# Painting hive boxes



## AmericasBeekeeper (Jan 24, 2010)

The only reason not to paint the mating surfaces would be if it is uneven and leaves gaps. Gaps will allow intruders in like wax moths and small hive beetles. There is little reason to paint the mating surfaces since they get wax and propolis all over anyway. If the supers were plywood I would paint the mating surfaces anyway. Don't worry if you do get paint on the mating surfaces anyway. The hive tool scrapes it right back off.


----------



## Michael Bush (Aug 2, 2002)

How much free time do you have?


----------



## Oldtimer (Jul 4, 2010)

I paint them with the wood all stacked up, before the box is assembled. Don't paint the inside of the box though.


----------



## Ravenseye (Apr 2, 2006)

I don't paint the mating surfaces because they stick together when I use latex paint. Invariably, when you maintain boxes, you get some on those surfaces. Over time, the stickiness goes away. You're fine if you don't paint them.


----------



## Specialkayme (Sep 4, 2005)

I didn't used to paint them, then I noticed where I didn't paint often rotten away much faster. I do paint them now, and like that I do. It does cause the boxes to stick together, so I just use a little bit of Vaseline, which eventually wears away when the boxes arn't sticky anymore.

I don't know for sure that painting the mating parts helps with the rot, but it does help with my piece of mind. You would be fine if you didn't paint them though.


----------



## theriverhawk (Jun 5, 2009)

I assemble the boxes, making sure there is plenty of glue at the contact points. This is the "waterproofing". I find it easier to paint assembled. Paint one side, flip, paint, flip, etc...then set down. Next box, same thing, set down at an angle on the previous box to allow air flow where needed. 
Now, if I was assembling 100+ boxes, I might do it different. But my way, I am able to get a good coating on everything and dry time is minimal. Just made 10 nuc boxes and will be painting then and numerous supers at the first 50+ degree 2 days in a row opportunity.


----------



## dixiebooks (Jun 21, 2010)

I had the same question, once, but wound up taping half the mating edge up longways and painting them. Once the paint dried, I removed the tape the outside half was painted while the inside half was not. To paint or not to paint? I did both at the same time, lol. I figured propolis would take care of the unpainted portion. -james


----------



## JRH (Dec 30, 2010)

Somebody somewhere recently mentioned a hive painting trick that bears repeating - hang several hive bodies on a 2 X 4 suspended between two sawhorses. Paint, rotate, paint, rotate ...


----------



## MDS (Jan 9, 2011)

I paint the "mating" end of my hives - for now that is. I'm only in my second year of beekeeping so I have not had a chance to see if it makes a difference in my equipment or others. I live in Missouri which has a different climate than say Washington State.

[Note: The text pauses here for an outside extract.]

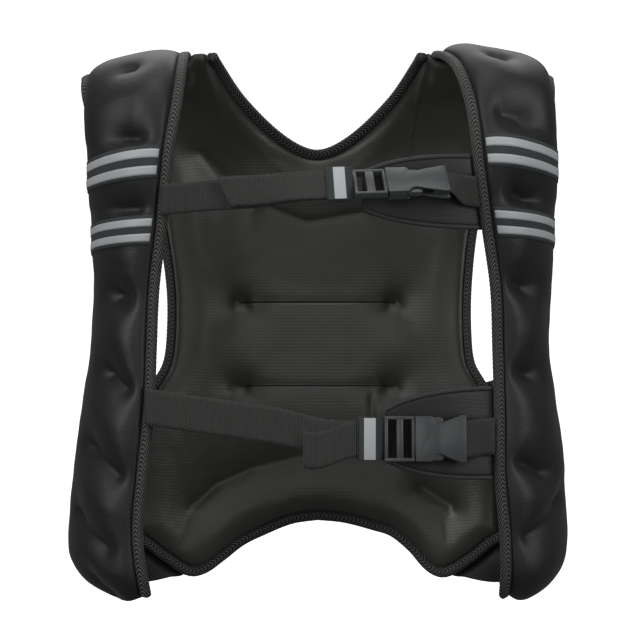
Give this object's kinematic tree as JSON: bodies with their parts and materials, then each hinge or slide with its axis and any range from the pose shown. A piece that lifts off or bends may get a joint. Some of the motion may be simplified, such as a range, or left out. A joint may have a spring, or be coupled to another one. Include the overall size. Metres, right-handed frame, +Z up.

Sure would be nice not to have to paint the mating ends because of the time it takes for the ends to dry which causes an extra step. If time was money, which is hardly ever is for my hobbies, I would build or buy a bunch of parts and paint them all at once in as quickly a way as possible which I'm sure would mean not painting the mating ends. It's all situational.

JRH - Thanks for the pass-on regarding the 2x4 method. Makes a lot of since.


----------



## waynesgarden (Jan 3, 2009)

I don't paint the eges or the insides of the boxes. But since most of the free cut-offs I use come with 2 coats of acrylic primer on both sides and all edges, the interiors of most of my hives are painted inside.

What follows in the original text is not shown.